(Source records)
● ● ● ● ● ● ●

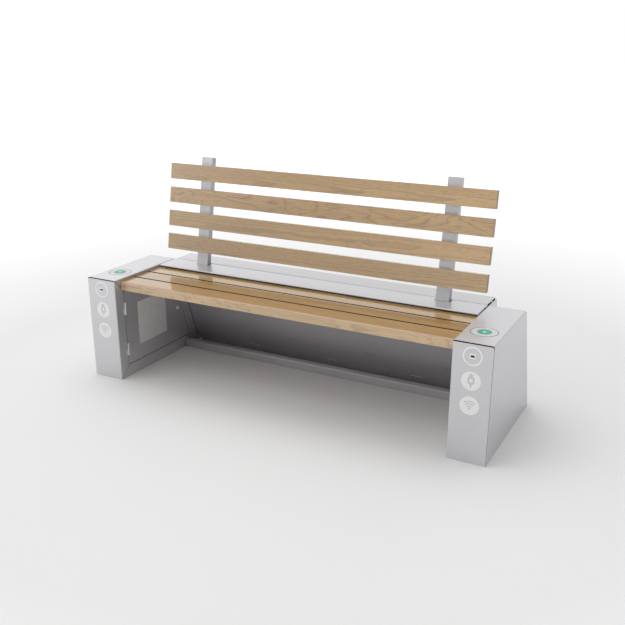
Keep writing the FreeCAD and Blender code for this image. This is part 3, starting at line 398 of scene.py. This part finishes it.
def rubber(name, tone=0.018):
    m = Material(name, (tone, tone, tone), roughness=0.75)
    grain = m.noise(m.place(), scale=900, detail=2)
    m.tint(grain, (tone * 0.7,) * 3, (tone * 1.6,) * 3)
    m.rough(grain, 0.65, 0.85)
    m.bump(grain, strength=0.2, distance=0.0002)
    return m.material


def seam_rubber(name):
    """The same rubber near-black where it lies under the top, painted shade, and grey down the
    outer side.
    """
    m = Material(name, (0.02, 0.02, 0.02), roughness=0.75)
    grain = m.noise(m.place(), scale=900, detail=2)
    side_grey = m.mix(grain, (0.30, 0.30, 0.31), (0.36, 0.36, 0.37))
    # Painted shade: near-black where the seam runs under the top.
    shade_under_top = m.spread(m.position()["Z"], SEAM_LEVEL - SEAM_FADE, SEAM_LEVEL)
    m.colour(m.mix(shade_under_top, side_grey, (0.015, 0.015, 0.015)))
    m.rough(grain, 0.65, 0.85)
    m.bump(grain, strength=0.2, distance=0.0002)
    return m.material


def steel(name, tone=(0.62, 0.62, 0.63), roughness=0.32):
    m = Material(name, tone, metallic=1.0, roughness=roughness)
    brush = m.noise(m.place(scale=(1, 1, 30)), scale=240, detail=3)
    m.tint(brush, scaled(tone, 0.86), scaled(tone, 1.1))
    m.rough(brush, roughness - 0.07, roughness + 0.1)
    m.bump(brush, strength=0.05, distance=0.0002)
    return m.material


def moulded(name, tone, roughness=0.5, coat=0.0):
    """Moulded plastic with a fine even texture."""
    m = Material(name, tone, roughness=roughness, coat_weight=coat, coat_roughness=0.2)
    grain = m.noise(m.place(), scale=1500, detail=2)
    broad = m.noise(m.place(), scale=9, detail=2)
    m.tint(broad, scaled(tone, 0.96), scaled(tone, 1.03))
    m.rough(grain, roughness - 0.06, roughness + 0.08)
    m.bump(grain, strength=0.08, distance=0.0002)
    return m.material


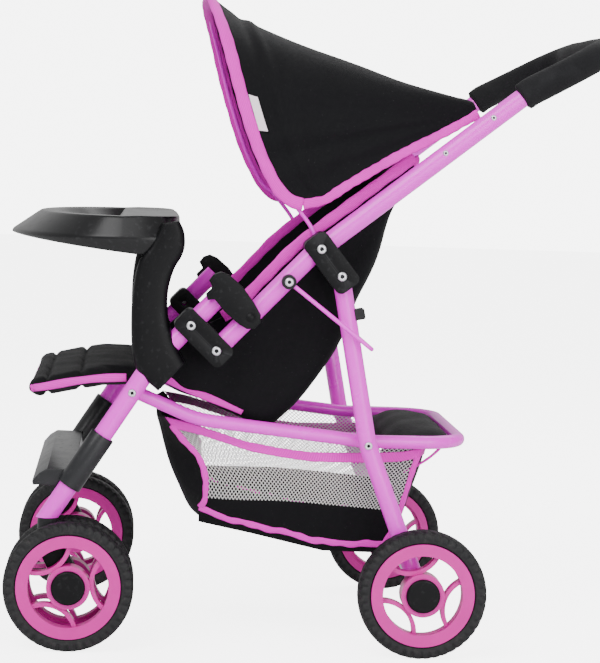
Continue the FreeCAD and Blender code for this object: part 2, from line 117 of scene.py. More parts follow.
def curve(knots: Sequence[Sequence[float]], count: int) -> np.ndarray:
    """Smooth curve through knots.

    Catmull-Rom: each span is the cubic that meets its two knots, with slopes of
    half the chord between the neighbours; then points are spread evenly.

    Args:
        knots: points of any dimension.
        count: number of points wanted.

    Returns:
        An array of count points.
    """
    p = np.asarray(knots, float)
    pad = np.vstack([2 * p[0] - p[1], p, 2 * p[-1] - p[-2]])
    t = np.linspace(0, len(p) - 1, 12 * len(p))
    i = np.minimum(t.astype(int), len(p) - 2)
    f = (t - i)[:, None]
    a, b, c, d = pad[i], pad[i + 1], pad[i + 2], pad[i + 3]
    cubic = 2 * b + (c - a) * f + (2 * a - 5 * b + 4 * c - d) * f**2
    cubic += (3 * b - a - 3 * c + d) * f**3
    return even(0.5 * cubic, count)


def route(corners: Sequence[Sequence[float]], radii: Sequence[float], count: int) -> np.ndarray:
    """Straight runs joined by tangent arcs.

    An arc's point is its centre plus radius times (cos a * inward + sin a * travel).

    Args:
        corners: the route's corner points.
        radii: one radius for each inner corner.
        count: number of points wanted.

    Returns:
        An array of count points, evenly spread.
    """
    p = np.asarray(corners, float)
    runs = [p[:1]]
    for corner, before, after, radius in zip(p[1:-1], p[:-2], p[2:], radii):
        back, ahead = unit(before - corner), unit(after - corner)
        half = math.acos(float(np.clip(back @ ahead, -1, 1))) / 2
        start = corner + back * radius / math.tan(half)
        centre = corner + unit(back + ahead) * radius / math.sin(half)
        a = np.linspace(0, math.pi - 2 * half, 24)[:, None]
        runs.append(centre + radius * (np.cos(a) * unit(start - centre) - np.sin(a) * back))
    runs.append(p[-1:])
    return even(np.vstack(runs), count)


def oval(half_width: float, half_height: float, power: float, count: int) -> np.ndarray:
    """Closed superellipse section: each half axis times cos or sin to the power 2/power."""
    a = np.linspace(0, 2 * math.pi, count + 1)
    c, s = np.cos(a), np.sin(a)
    x = half_width * np.sign(c) * np.abs(c) ** (2 / power)
    y = half_height * np.sign(s) * np.abs(s) ** (2 / power)
    return np.stack([x, y], 1)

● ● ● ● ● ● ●

- Given instruction -
Exactly reproduce every line found in the records.

- Solution -
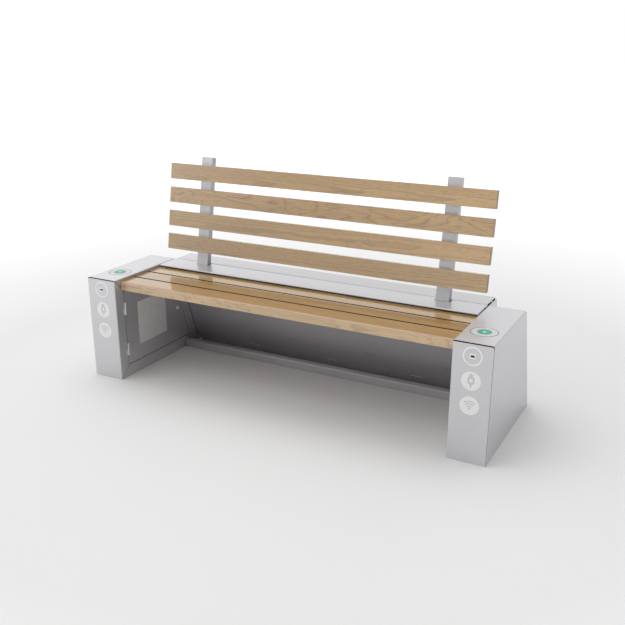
Keep writing the FreeCAD and Blender code for this image. This is part 3, starting at line 398 of scene.py. This part finishes it.
def rubber(name, tone=0.018):
    m = Material(name, (tone, tone, tone), roughness=0.75)
    grain = m.noise(m.place(), scale=900, detail=2)
    m.tint(grain, (tone * 0.7,) * 3, (tone * 1.6,) * 3)
    m.rough(grain, 0.65, 0.85)
    m.bump(grain, strength=0.2, distance=0.0002)
    return m.material


def seam_rubber(name):
    """The same rubber near-black where it lies under the top, painted shade, and grey down the
    outer side.
    """
    m = Material(name, (0.02, 0.02, 0.02), roughness=0.75)
    grain = m.noise(m.place(), scale=900, detail=2)
    side_grey = m.mix(grain, (0.30, 0.30, 0.31), (0.36, 0.36, 0.37))
    # Painted shade: near-black where the seam runs under the top.
    shade_under_top = m.spread(m.position()["Z"], SEAM_LEVEL - SEAM_FADE, SEAM_LEVEL)
    m.colour(m.mix(shade_under_top, side_grey, (0.015, 0.015, 0.015)))
    m.rough(grain, 0.65, 0.85)
    m.bump(grain, strength=0.2, distance=0.0002)
    return m.material


def steel(name, tone=(0.62, 0.62, 0.63), roughness=0.32):
    m = Material(name, tone, metallic=1.0, roughness=roughness)
    brush = m.noise(m.place(scale=(1, 1, 30)), scale=240, detail=3)
    m.tint(brush, scaled(tone, 0.86), scaled(tone, 1.1))
    m.rough(brush, roughness - 0.07, roughness + 0.1)
    m.bump(brush, strength=0.05, distance=0.0002)
    return m.material


def moulded(name, tone, roughness=0.5, coat=0.0):
    """Moulded plastic with a fine even texture."""
    m = Material(name, tone, roughness=roughness, coat_weight=coat, coat_roughness=0.2)
    grain = m.noise(m.place(), scale=1500, detail=2)
    broad = m.noise(m.place(), scale=9, detail=2)
    m.tint(broad, scaled(tone, 0.96), scaled(tone, 1.03))
    m.rough(grain, roughness - 0.06, roughness + 0.08)
    m.bump(grain, strength=0.08, distance=0.0002)
    return m.material


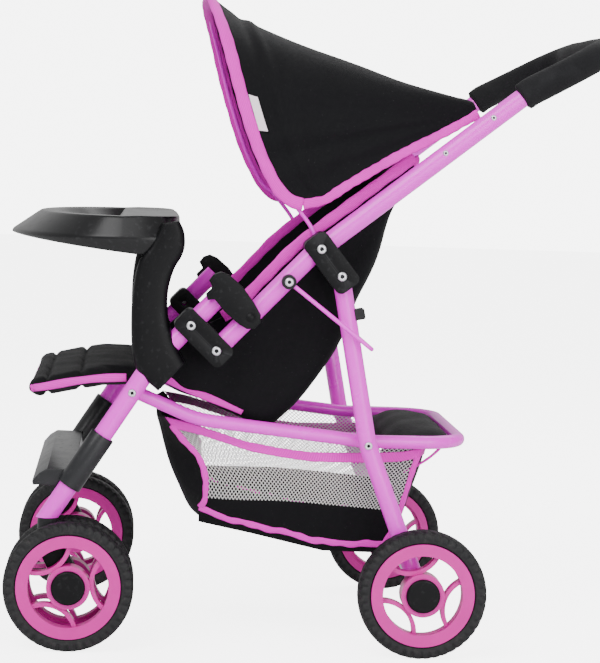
Continue the FreeCAD and Blender code for this object: part 2, from line 117 of scene.py. More parts follow.
def curve(knots: Sequence[Sequence[float]], count: int) -> np.ndarray:
    """Smooth curve through knots.

    Catmull-Rom: each span is the cubic that meets its two knots, with slopes of
    half the chord between the neighbours; then points are spread evenly.

    Args:
        knots: points of any dimension.
        count: number of points wanted.

    Returns:
        An array of count points.
    """
    p = np.asarray(knots, float)
    pad = np.vstack([2 * p[0] - p[1], p, 2 * p[-1] - p[-2]])
    t = np.linspace(0, len(p) - 1, 12 * len(p))
    i = np.minimum(t.astype(int), len(p) - 2)
    f = (t - i)[:, None]
    a, b, c, d = pad[i], pad[i + 1], pad[i + 2], pad[i + 3]
    cubic = 2 * b + (c - a) * f + (2 * a - 5 * b + 4 * c - d) * f**2
    cubic += (3 * b - a - 3 * c + d) * f**3
    return even(0.5 * cubic, count)


def route(corners: Sequence[Sequence[float]], radii: Sequence[float], count: int) -> np.ndarray:
    """Straight runs joined by tangent arcs.

    An arc's point is its centre plus radius times (cos a * inward + sin a * travel).

    Args:
        corners: the route's corner points.
        radii: one radius for each inner corner.
        count: number of points wanted.

    Returns:
        An array of count points, evenly spread.
    """
    p = np.asarray(corners, float)
    runs = [p[:1]]
    for corner, before, after, radius in zip(p[1:-1], p[:-2], p[2:], radii):
        back, ahead = unit(before - corner), unit(after - corner)
        half = math.acos(float(np.clip(back @ ahead, -1, 1))) / 2
        start = corner + back * radius / math.tan(half)
        centre = corner + unit(back + ahead) * radius / math.sin(half)
        a = np.linspace(0, math.pi - 2 * half, 24)[:, None]
        runs.append(centre + radius * (np.cos(a) * unit(start - centre) - np.sin(a) * back))
    runs.append(p[-1:])
    return even(np.vstack(runs), count)


def oval(half_width: float, half_height: float, power: float, count: int) -> np.ndarray:
    """Closed superellipse section: each half axis times cos or sin to the power 2/power."""
    a = np.linspace(0, 2 * math.pi, count + 1)
    c, s = np.cos(a), np.sin(a)
    x = half_width * np.sign(c) * np.abs(c) ** (2 / power)
    y = half_height * np.sign(s) * np.abs(s) ** (2 / power)
    return np.stack([x, y], 1)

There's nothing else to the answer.